I enjoy brainstorming titles for my books. I’m big on alliteration and I often use subtitles to help describe the book.
While writing a draft of a book, an author may change the title several times. It’s understandable because it’s incredibly important. You want to get it just right.
When writers are asked the title of the manuscript they’re working on, the reply may often include a disclaimer that it’s only a “working title.” I’ve changed the title of my children’s book during its draft phase several times, most recently this past week, and I may not be done.
Fifteen years ago, I wrote a draft for this same book. I titled it, B is for Badge.
Even when a title’s not catchy, it must be accurate. Let’s use my police memoir, Cop in the Classroom: Lessons I’ve Learned, Tales I’ve Told (2007), as an example. I believe it reflects my working assignment as a school resource officer, telling my deputy sheriff experiences. And the alliteration still gives me joy.
Unless there’s a spark, some manuscripts sit and wait but never meet a printing press. Alex, my gifted partner, first reader, and supportive wife, was my spark. “Have you considered having a police dog be the narrator of your children’s book?” she asked. Like a dormant volcano erupting, her question ignited my creative juices. Instantly, I imagined a canine character sharing police stories.
In a flash, I copied my rough draft from my spiral notebook to my computer. While transcribing, a police dog named Kudzu began narrating.
Since then, the book title has evolved. The ABCs of Law Enforcement was lengthened when we added “as Told by K-9 Kudzu.” Again, we thought it was perfect . . . until last week.
We were talking with Tim Givan in his office at the First National Bank of Hutchinson. After giving Tim my elevator speech and explaining how the book was for children ten years of age and up, he recognized that the title was inaccurate. Tim commented that a title with the ABC’s in it implies it’s a primer book, a first reader.
With his fresh perspective, Tim was correct and we understood that immediately. While my original draft was geared to younger children, it now targets a middle school audience and up.
The ABCs of Law Enforcement as Told by K-9 Kudzu is history.

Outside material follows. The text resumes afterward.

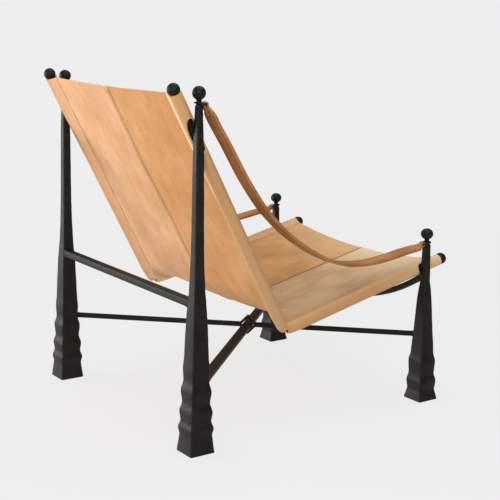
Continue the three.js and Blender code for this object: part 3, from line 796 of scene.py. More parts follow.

After considerable brainstorming with Alex, her descriptive suggestion has me pleased and smiling. Here it is. K-9 Kudzu’s Guide to Law Enforcement: Observations from a Working Dog Who Loves to Play.
One of Cheryl Unruh’s masterful books is titled Gravedigger’s Daughter: Vignettes from a Small Kansas Town (2021). The primary title has a deep personal meaning to Cheryl because her father dug graves. The subtitle gives the reader a descriptive picture of the stories in her book.
Because of subtitles, Unruh’s book should not be confused with the The Gravedigger’s Daughter: A Novel (2008) by Joyce Carol Oates.
I don’t know if Unruh did a Google search of book titles or was aware of the similarity of her book’s title to Oates’ but if it was my decision, I wouldn’t have altered a single word. The title’s personally and professionally perfect.
PS – Author Cheryl Unruh commented on the above blog post.
Until next time, happy writing,
alex potter says
It’s not finished until it’s finish…
Jim Potter says
When you’re on the journey, you understand how many decisions must be made to arrive at your destination.
Nancy Julien Kopp says
Great post, Jim. Titles are so important. I don’t think enough writers give the right amount of attention to a title.
Jim Potter says
Yes. Titles are important but they’re also fun. As an author, I wouldn’t miss the opportunity of creating a title for every chapter in the book.